_Recorded data_:

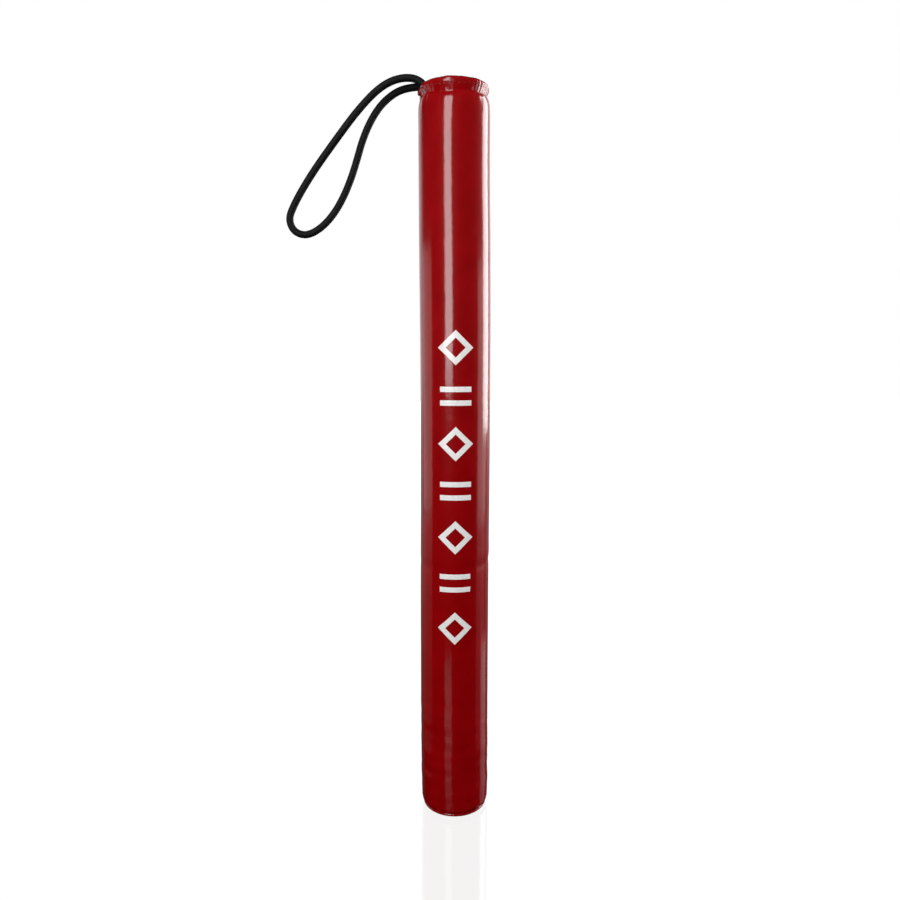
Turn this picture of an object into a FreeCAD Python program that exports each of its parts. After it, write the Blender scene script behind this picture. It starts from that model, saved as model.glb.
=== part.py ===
import FreeCAD, Part

"""Padded focus training stick: a rigid core in foam, inside a sewn leather cover with a wrist loop.

Millimetres. Origin at the middle of the bottom end, +Z up along the stick, printed front towards -Y,
wrist loop towards -X, the cover's lengthways seam at the back, towards +Y.
"""

import math
import os

from FreeCAD import Placement, Rotation, Vector

doc = FreeCAD.newDocument("focus_training_stick")

DIMENSIONS = [
    ("stick_length", 610.0),
    ("stick_radius", 29.0),
    ("leather", 1.2),
    ("neck_radius", 26.9),
    ("neck_height", 602.5),
    ("shoulder_height", 591.0),
    ("shoulder_round", 12.0),
    ("lip_height", 607.5),
    ("bottom_round", 4.0),
    ("bottom_seam_radius", 24.6),
    ("bottom_seam_depth", 9.0),
    ("core_radius", 12.5),
    ("core_bore", 10.5),
    ("core_bottom", 30.0),
    ("core_top", 578.0),
    ("plug_depth", 14.0),
    ("plug_flange", 3.0),
    ("foam_split_radius", 20.0),
    ("foam_bottom", 24.0),
    ("foam_butt", 217.0),
    ("foam_top", 590.0),
    ("tape_width", 12.0),
    ("tape_thickness", 1.2),
    ("thread", 0.8),
    ("cord_diameter", 6.0),
    ("mark_height", 0.2),
    ("mark_stroke", 4.3),
    ("mark_size", 25.0),
    ("mark_pitch", 38.8),
    ("mark_first", 403.0),
]

sheet = doc.addObject("Spreadsheet::Sheet", "dimensions")
for row, (alias, value) in enumerate(DIMENSIONS, start=1):
    sheet.set(f"A{row}", alias)
    sheet.set(f"B{row}", str(value))
    sheet.setAlias(f"B{row}", alias)
doc.recompute()
size = dict(DIMENSIONS)

RIM_STITCHES = 44
BOTTOM_STITCHES = 40
STITCH_LENGTH = 3.2
SIDE_STITCH_PITCH = 12.0
SIDE_STITCH_LENGTH = 6.0
TACK_STITCHES = 9
TACK_PITCH = 2.0
PATCH_WIDTH = 22.0

subparts = []


def finished(piece, label):
    """Gives a sub-part the name that its file takes."""
    piece.Label = label
    subparts.append(piece)
    return piece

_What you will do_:
Write out each line of the data above again, exactly as given.

_Full answer_:
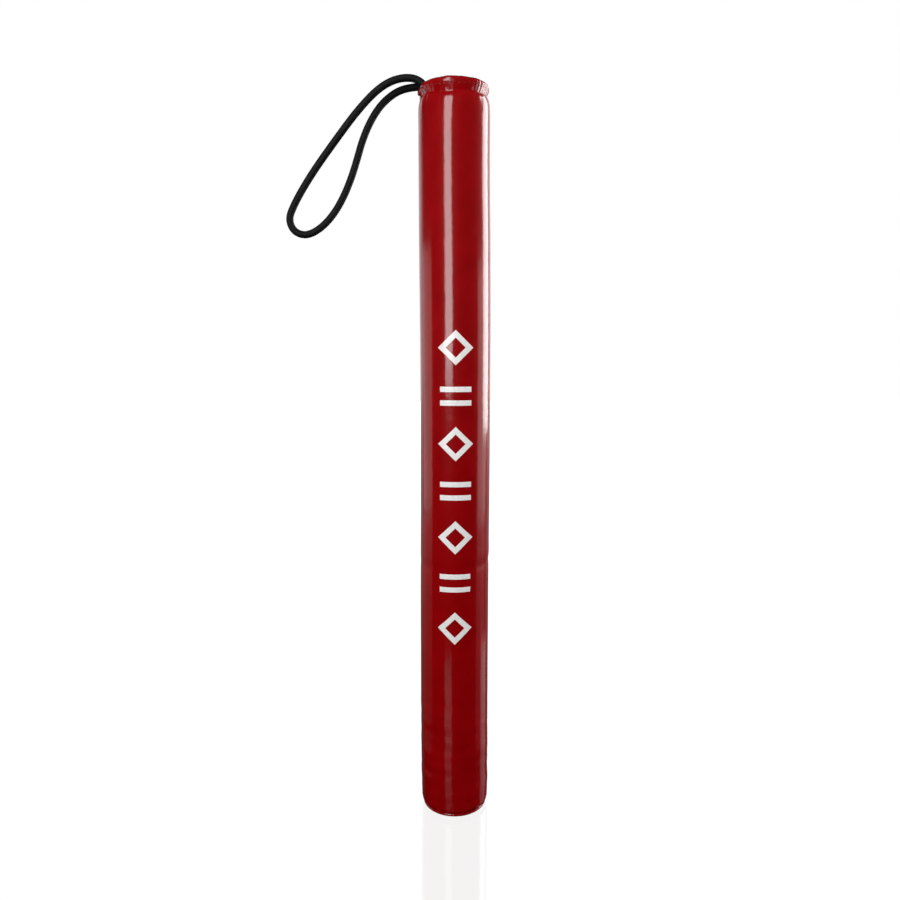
Turn this picture of an object into a FreeCAD Python program that exports each of its parts. After it, write the Blender scene script behind this picture. It starts from that model, saved as model.glb.
=== part.py ===
import FreeCAD, Part

"""Padded focus training stick: a rigid core in foam, inside a sewn leather cover with a wrist loop.

Millimetres. Origin at the middle of the bottom end, +Z up along the stick, printed front towards -Y,
wrist loop towards -X, the cover's lengthways seam at the back, towards +Y.
"""

import math
import os

from FreeCAD import Placement, Rotation, Vector

doc = FreeCAD.newDocument("focus_training_stick")

DIMENSIONS = [
    ("stick_length", 610.0),
    ("stick_radius", 29.0),
    ("leather", 1.2),
    ("neck_radius", 26.9),
    ("neck_height", 602.5),
    ("shoulder_height", 591.0),
    ("shoulder_round", 12.0),
    ("lip_height", 607.5),
    ("bottom_round", 4.0),
    ("bottom_seam_radius", 24.6),
    ("bottom_seam_depth", 9.0),
    ("core_radius", 12.5),
    ("core_bore", 10.5),
    ("core_bottom", 30.0),
    ("core_top", 578.0),
    ("plug_depth", 14.0),
    ("plug_flange", 3.0),
    ("foam_split_radius", 20.0),
    ("foam_bottom", 24.0),
    ("foam_butt", 217.0),
    ("foam_top", 590.0),
    ("tape_width", 12.0),
    ("tape_thickness", 1.2),
    ("thread", 0.8),
    ("cord_diameter", 6.0),
    ("mark_height", 0.2),
    ("mark_stroke", 4.3),
    ("mark_size", 25.0),
    ("mark_pitch", 38.8),
    ("mark_first", 403.0),
]

sheet = doc.addObject("Spreadsheet::Sheet", "dimensions")
for row, (alias, value) in enumerate(DIMENSIONS, start=1):
    sheet.set(f"A{row}", alias)
    sheet.set(f"B{row}", str(value))
    sheet.setAlias(f"B{row}", alias)
doc.recompute()
size = dict(DIMENSIONS)

RIM_STITCHES = 44
BOTTOM_STITCHES = 40
STITCH_LENGTH = 3.2
SIDE_STITCH_PITCH = 12.0
SIDE_STITCH_LENGTH = 6.0
TACK_STITCHES = 9
TACK_PITCH = 2.0
PATCH_WIDTH = 22.0

subparts = []


def finished(piece, label):
    """Gives a sub-part the name that its file takes."""
    piece.Label = label
    subparts.append(piece)
    return piece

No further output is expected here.